31. That no bank in Hawaii except the Bank proposed a merger with Cooke Trust; that it is doubtful if a merger with any other bank except Bank of Hawaii would have been feasible and Bank Bank of Hawaii did not propose a merger; that it is doubtful if any of the smaller banks in Hawaii would have been able to absorb Cooke Trust as a unit and consequently would not have been able to adequately take care of the staff and clientele of Cooke Trust.

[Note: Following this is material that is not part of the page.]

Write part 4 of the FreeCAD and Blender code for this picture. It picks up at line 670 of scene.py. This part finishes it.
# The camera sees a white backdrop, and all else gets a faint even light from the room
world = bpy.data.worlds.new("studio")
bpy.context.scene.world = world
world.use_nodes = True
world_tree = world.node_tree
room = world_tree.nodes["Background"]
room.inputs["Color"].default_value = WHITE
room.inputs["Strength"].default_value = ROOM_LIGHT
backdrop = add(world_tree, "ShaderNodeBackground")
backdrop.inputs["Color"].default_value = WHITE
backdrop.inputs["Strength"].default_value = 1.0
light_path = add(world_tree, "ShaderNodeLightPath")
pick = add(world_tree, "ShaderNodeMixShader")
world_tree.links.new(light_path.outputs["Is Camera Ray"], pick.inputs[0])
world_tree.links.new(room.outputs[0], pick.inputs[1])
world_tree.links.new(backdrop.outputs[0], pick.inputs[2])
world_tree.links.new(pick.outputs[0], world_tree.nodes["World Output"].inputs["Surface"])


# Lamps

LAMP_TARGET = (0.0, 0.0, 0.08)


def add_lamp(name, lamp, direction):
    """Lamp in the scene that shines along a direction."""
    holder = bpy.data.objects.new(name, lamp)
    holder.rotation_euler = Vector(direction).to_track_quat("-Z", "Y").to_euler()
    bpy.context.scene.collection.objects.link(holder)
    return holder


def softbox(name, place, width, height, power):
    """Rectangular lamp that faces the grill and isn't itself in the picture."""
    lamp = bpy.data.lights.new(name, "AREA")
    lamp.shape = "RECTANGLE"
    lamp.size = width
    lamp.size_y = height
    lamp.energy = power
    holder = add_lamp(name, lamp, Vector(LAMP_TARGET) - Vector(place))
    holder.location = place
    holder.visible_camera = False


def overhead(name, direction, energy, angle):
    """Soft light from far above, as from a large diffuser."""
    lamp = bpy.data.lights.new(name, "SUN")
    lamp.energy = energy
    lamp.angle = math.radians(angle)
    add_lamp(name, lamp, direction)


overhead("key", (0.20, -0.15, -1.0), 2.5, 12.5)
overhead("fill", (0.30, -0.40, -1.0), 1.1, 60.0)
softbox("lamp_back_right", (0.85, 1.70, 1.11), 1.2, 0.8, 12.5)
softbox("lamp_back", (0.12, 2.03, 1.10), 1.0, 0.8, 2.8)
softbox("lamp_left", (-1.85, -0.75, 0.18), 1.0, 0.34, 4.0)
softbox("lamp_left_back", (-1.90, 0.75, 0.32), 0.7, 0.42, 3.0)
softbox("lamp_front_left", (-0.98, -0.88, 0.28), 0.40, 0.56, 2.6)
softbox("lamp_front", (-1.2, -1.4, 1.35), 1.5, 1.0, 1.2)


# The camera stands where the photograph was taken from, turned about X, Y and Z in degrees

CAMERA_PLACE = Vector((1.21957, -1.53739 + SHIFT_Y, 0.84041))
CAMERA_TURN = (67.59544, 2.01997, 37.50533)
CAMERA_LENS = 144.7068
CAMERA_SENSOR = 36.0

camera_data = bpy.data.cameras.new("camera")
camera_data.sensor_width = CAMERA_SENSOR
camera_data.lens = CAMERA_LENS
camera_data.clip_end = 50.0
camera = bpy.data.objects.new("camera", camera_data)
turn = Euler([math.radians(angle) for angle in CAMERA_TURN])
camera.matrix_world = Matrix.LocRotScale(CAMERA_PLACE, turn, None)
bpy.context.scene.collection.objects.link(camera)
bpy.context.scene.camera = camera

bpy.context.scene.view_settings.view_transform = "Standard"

32. That if said stay is not dissolved and the merger not permitted to be consummated in the near future, and even if Cooke Trust were not liquidated, Cooke Trust would have difficulty retaining the business of its present clients because of the uncertainty of the future of Cooke Trust and for the same reason would have difficulty in obtaining prospective clients for its service; as of May 31, 1966, Cooke Trust was acting as agent for 245 accounts, was acting as property manager for 145 accounts and was acting as trustee for 167 trusts which were either revocable or wherein some party reserved or had reserved to him or her the power to remove Cooke Trust as trustee and appoint a successor trustee and said uncertainty as to its future would probably jeopardize its continued appointment in many of these instances.

33. That Cooke Trust, over the course of 34 years since it was founded in 1932, has built up a highly skilled staff of specialists in the field of trust administration, property management and other related fields; that said uncertainty as to the future of Cooke Trust would seriously hamper its ability to retain and augment said staff; that as of May 31, 1966, Cooke Trust had 84 officers and employees; that if the merger is not permitted to be consummated and if Cooke Trust were liquidated, the employment of said 84 persons would be terminated, whereas if the stay is dissolved and the merger is permitted to be consummated in the near future, the continued employment of said 84 persons would appear to be assured.

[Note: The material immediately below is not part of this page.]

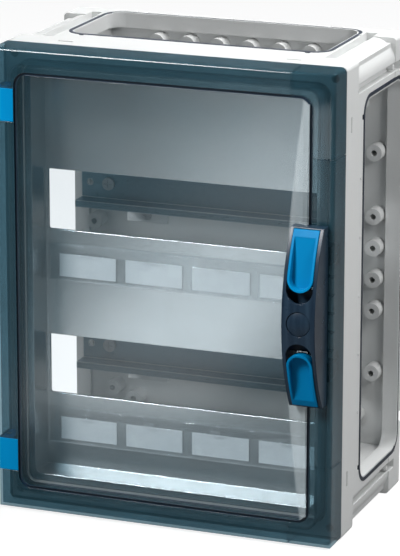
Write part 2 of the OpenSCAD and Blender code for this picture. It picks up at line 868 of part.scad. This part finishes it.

34. Any substantial delay in the ef-fectuation of the merger of Cooke Trust with the Bank pursuant to the Merger Agreement will cause undue hardship and irreparable injury to the Bank and Cooke Trust in the following ways, namely—

A. That if said stay is not lifted and Cooke Trust is liquidated, the Merger Agreement will be terminated and both parties will lose the benefits of the Merger Agreement for which they contracted.

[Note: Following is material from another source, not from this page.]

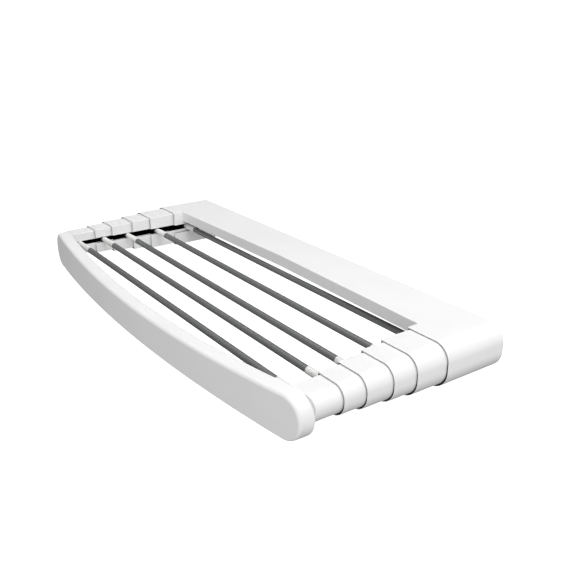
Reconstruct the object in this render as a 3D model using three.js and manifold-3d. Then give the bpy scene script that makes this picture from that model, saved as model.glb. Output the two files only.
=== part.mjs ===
// Wall mounted pull-out drying rack, in millimetres, +Z up.
// The wall is the plane Y = 0 and the rack reaches out towards -Y, drawn out to its full length.
// Two side arms of nested sleeves carry five rods and a bowed front bar.
// Heights below are counted from the housing's top. The finished rack is then raised, so that
// the origin lies in the middle of the wall plate's back.

import * as THREE from 'three';
import Module from 'manifold-3d';
import { mergeVertices } from 'three/addons/utils/BufferGeometryUtils.js';

const wasm = await Module();
wasm.setup();

// ---- driving dimensions -------------------------------------------------------------------

const GAP = 0.3; // between pieces that touch
const OVERLAP = 1; // how far joined solids and cutters run into or past each other
const WALL = 2.0; // moulded wall of the housing, the sleeves and the bar
const ARC_STEPS = 4; // facets in a quarter round
const ROUND_SIDES = 12; // facets round a small turned piece or hole

const HALF_WIDTH = 500; // outer side of the housing arm
const INNER_FACE = 407.5; // inner side of the housing arm
const HEIGHT = 82; // housing, top to bottom
const TOP_RADIUS = 30; // housing, outer top corner
const BOTTOM_RADIUS = 38; // housing, outer bottom corner

// What one sleeve loses to the one around it.
const STEP_TOP = 3.1;
const STEP_BOTTOM = 3.4;
const STEP_OUTER = 3.0;
const STEP_INNER = 4.55;
const STEP_RADIUS = 1.9;

// The slots that the rods' ends run in: the housing arm's, then those of sleeves 1 to 5.
const SLOTS = [
  { top: -31.8, bottom: -52.0 },
  { top: -31.1, bottom: -45.2 },
  { top: -31.1, bottom: -45.2 },
  { top: -32.1, bottom: -44.8 },
  { top: -32.1, bottom: -44.8 },
  { top: -34.2, bottom: -44.0 },
];
const ROD_Z = -38.5;

const HOUSING_MOUTH = 130.5; // distances from the wall, with the rack drawn out
const SLEEVES = [
  { mouth: 193.0, length: 108, travel: 62.0, rod: 96.2 },
  { mouth: 238.2, length: 95, travel: 45.0, rod: 175.1 },
  { mouth: 288.6, length: 98, travel: 50.0, rod: 249.9 },
  { mouth: 329.2, length: 88, travel: 40.0, rod: 308.6 },
  { mouth: 400.0, length: 116, travel: 44.0, rod: 366.9 },
];

const GUIDE = 0.8; // how much fatter a sleeve's hidden rear part is, and how deep the lip is
const LIP_LENGTH = 4;

const COVER_DEPTH_SIDE = 107; // the cover's front edge, beside the arms
const COVER_DEPTH_MIDDLE = 97; // and at the middle of the rack
const COVER_LIP = 23.7; // how far the front edge hangs down
const COVER_RIBS = [-300, -150, 0, 150, 300]; // low stiffening ribs under the cover
const RIB_THICK = 2;
const RIB_HEIGHT = 3.5;

const PLATE_THICK = 4;
const PLATE_HALF = 398;
const PLATE_TOP = -WALL - GAP;
const PLATE_BOTTOM = -76.3;
const ORIGIN_HEIGHT = (PLATE_TOP + PLATE_BOTTOM) / 2;
const FLANGE_REACH = 14;
const FLANGE_THICK = 3;
const WALL_SCREWS = [-330, -110, 110, 330];
const WALL_SCREW_Z = -42;

// Tabs on the housing rest on the plate's flange, and a screw from below holds each.
const TAB_LENGTH = 26;
const TAB_THICK = 3;
const TAB_TOP = PLATE_BOTTOM + FLANGE_THICK + GAP + TAB_THICK;
const TAB_SCREW_X = INNER_FACE - 16;
const TAB_SCREW_Y = -9;

const ROD_RADIUS = 6.2;
const ROD_BORE = 5.2;
const ROD_HALF = 371;
const FERRULE_RADIUS = 6.9; // at the rod
const FERRULE_NECK = 5.85; // where it runs in the slots
const FERRULE_FAT = 22; // length of the fat part
const FERRULE_TAPER = 12; // length of the taper down to the neck
const SPIGOT_RADIUS = 4.0;
const PLUG_RADIUS = ROD_BORE - GAP;
const PLUG_LENGTH = 22;

const RUNNER_PLATE = 1.5;
const RUNNER_LENGTH = 16;
const RUNNER_HEIGHT = 20;
const TONGUE_INSET = 1; // how much shorter its tongue is at each end

const BAR_FRONT = 439; // front of the bar at its middle
const BAR_RADIUS = 3350; // bow of the front face, seen from above
const BAR_DEPTH = 25;
const BAR_HALF = 485;
const BAR_TOP_END = -11.5; // the top edge dips from its ends to its middle
const BAR_TOP_MIDDLE = -23.5;
const BAR_BOTTOM = -88.5;
const BAR_END_RADIUS = (BAR_TOP_END - BAR_BOTTOM) / 2;
const BAR_RIM = 3.5; // wall of the bar's shell
const BAR_PANEL = 2.5;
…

B. That if said stay is not lifted and Cooke Trust continues in business during the determination of this action, the uncertainty of the future of Cooke Trust will probably result in the dwindling of its staff to such an extent that the Bank *597will probably fail to benefit from one of the valuable considerations for which it bargained in negotiating the Merger Agreement.

C. That if said stay is not lifted and Cooke Trust continues in business during the determination of this action, the uncertainty of the future of Cooke Trust will probably result in the dwindling of its business to such an extent that the parties will have lost one of the valuable considerations for which they bargained in negotiating the Merger Agreement.

35. That for the foregoing reasons Cooke Trust particularly, and the Bank to a lesser degree, would suffer irreparable injury if the automatic stay in this case were not dissolved in order to permit said merger to be promptly consummated.

From the foregoing findings of fact the court makes the following:

CONCLUSIONS OF LAW

1. This court has jurisdiction of this matter under 28 U.S.C.A. Section 1337, 15 U.S.C.A. Sections 18 and 25, and 12 U.S.C.A. § 1828(c) (7) (A).

2. Under the provisions of 12 U.S.C.A. § 1828(c) (7) (A), this court is required upon a proper showing to exercise a sound discretion in determining whether the stay of an authorized approval of a merger transaction by the responsible federal agency or agencies should continue after the filing of an action brought under the anti-trust laws, or dissolved, considering among other matters first, irreparable injury, if any, that may be suffered by the parties affected; second, the probabilities of a final entry of an order of divestiture; and third, the likelihood of a prompt and effective accomplishment of such an order.

3. The merger transaction of Cooke Trust Company, Limited, and First National Bank of Hawaii was duly authorized as required by the provisions of Section 18(c) of the Federal Deposit Insurance Act as amended by Bank Merger Act of 1966, Public Law 89-356 and the National Bank Act, 12 U.S.C.A. Section 215a.

4. Irreparable injury will be suffered by defendants as noted in the foregoing findings of fact should the statutory stay continue in effect, assuming the merger is lawful and is not permanently enjoined by a final decree herein.

5. There is substantial doubt as to whether the United States of America will prevail in its efforts to secure a final decree enjoining the merger contemplated by the defendants.

6. The relief sought by the United States in this action will not be jeopardized by dissolution of the automatic stay herein because if the United States is ultimately successful in its prosecution of this litigation, the divestiture which it seeks in this case would be capable of successful and effectual accomplishment; first, for the reason that the Bank presently has no trust department and so there would be no merger of Trust accounts and therefor would not call for subsequent reallocation of accounts ; second, for the reason that existing bank regulations require all banks to maintain separate accounts for their trust activities as opposed to their banking activities and therefor all trust accounts and activities would be easily identified; and third, a suitable order may be framed and issued by the court to assure a prompt, effective divestiture.

7. A suitable order will be entered vacating and dissolving the stay of the effectiveness of the approval by the Federal Deposit Insurance Corporation and Comptroller of the Currency of the United States of America of the merger of Cooke Trust Company, Limited, one of the defendants, with and into First National Bank of Hawaii, one of the defendants herein, which stay arose pursuant to Section 18(c) (7) (A) of the Federal Deposit Insurance Act as amended, upon the filing of this action; that said order be so conditioned as to bring about an effective and timely divestiture in the event a final decree so providing is entered and sustained.